To warm up this element of the voice it is best to work with a piano. The participants will be played various arpeggios going from chest to head voice which will first be sang whilst saying numbers, for example the 1 2 3 4 5, 3 5 3 1 exercise. Also, singing an arpeggio on a ‘La’ or ‘Ah’ is effective for warming up the resonators to focus the voice making it easier to create a bright, ringing sound when singing, this is a particularly important quality for the voice when singing in a Musical Theatre style. ‘The vocal folds must move closer together to generate sound. A rapid closing and opening of the vocal folds produces the ‘sound signal’’. (Kayes, 2013) A rip or tear in your vocal folds can prevent you from singing for a while until it heals, so, it is essential that the students are taught to warm up the vocal folds as they are very delicate and can be damaged very easily.

Warming up the tongue:
There is a very simple exercise that students will be taught to warm up the tongue. Starting by placing the tongue on the front of the top teeth you move it in a clockwise motion. Repeat this three times and then do it in an anti-clockwise motion. This is another exercise that should hurt if it is done properly. The tongue is vital for articulation of speech allowing the performer to pronounce words properly and have clear diction during a performance. Failing to warm up the tongue will create a ‘tightness [and reduce] the size and the warmth of your voice.  Your vocals will sound jammed and tense.’. (Artistworks.com, 2017)

Warming up the teeth:
 The only thing you can do is keep them clean and in good condition. This is an important step towards vocal health. If an individual does not brush their teeth plaque begins to build up which holds bacteria that can contribute to gum disease and tooth decay. Brushing your teeth also prevents any infections from developing in the mouth or throat.

Warming up the lips:
To do this participants in the workshop will be taught how to do a lip trill, this exercise works ‘when you blow air out from your lips, there will be a ‘brbrbrbr’ sound, and your lips will vibrate naturally and easily’ (Lip trill exercises for A great vocal warmup!, no date). There will also be a printed hand out provided with tongue twisters, such as ‘Peter Piper Picked a Peck of Pickled Peppers.’ This helps with warming up the lips to be able to articulate words properly when singing which is crucial when singing for Musical Theatre.


Main activity:

Singing in the round – Students will be taught how to sing in a round.  They will then be expected to transfer this technique into a performance. Using the characterisation skills previously shown to them in video clips and through being taught how to use ‘actioning’ verbs. The song they will perform is a simple piece of music used in commonly used in singing exercises. The students will be given a sheet with the lyrics of the song ‘Rose Red’. They will be expected to work in groups of four or five to create a short performance using the singing and characterisation techniques taught during the workshop. They will then perform these pieces to the rest of the group and receive feedback from the workshop leader and fellow participants.

References:

*, Name. “Do Warm Up Exercises Help Before Rehearsals?”. N.p., 2013. Web. 3 Mar. 2017.

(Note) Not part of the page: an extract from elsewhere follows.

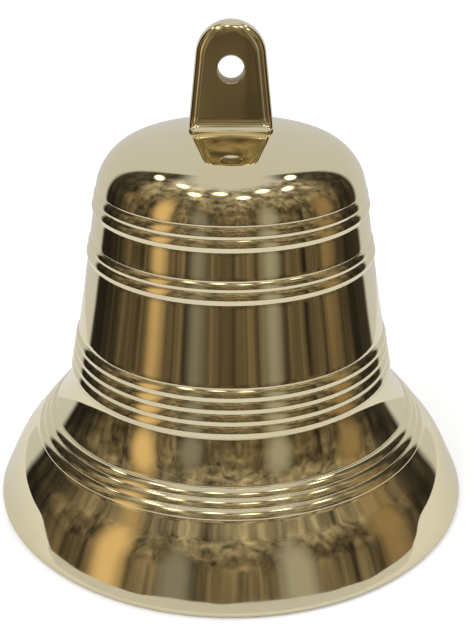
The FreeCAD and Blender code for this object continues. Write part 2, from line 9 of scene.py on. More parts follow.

Kayes, Gillyanne. Singing And The Actor. London: Bloomsbury methuen drama, Bloomsbury Publishing Plc, 2013. Print.

“Lip Trill Exercises For A Great Vocal Warmup!”. Web. 3 Mar. 2017.

“Singing Belt | How The Diaphragm Works”. Singingbelt.com. N.p., 2017. Web. 6 May 2017.

“Tongue Placement For Singing | Artistworks”. Artistworks.com. N.p., 2017. Web. 6 May 2017.


Further Reading:

Kayes, Gillyanne. Singing And The Actor. London: Bloomsbury methuen drama, Bloomsbury Publishing Plc, 2013. Print.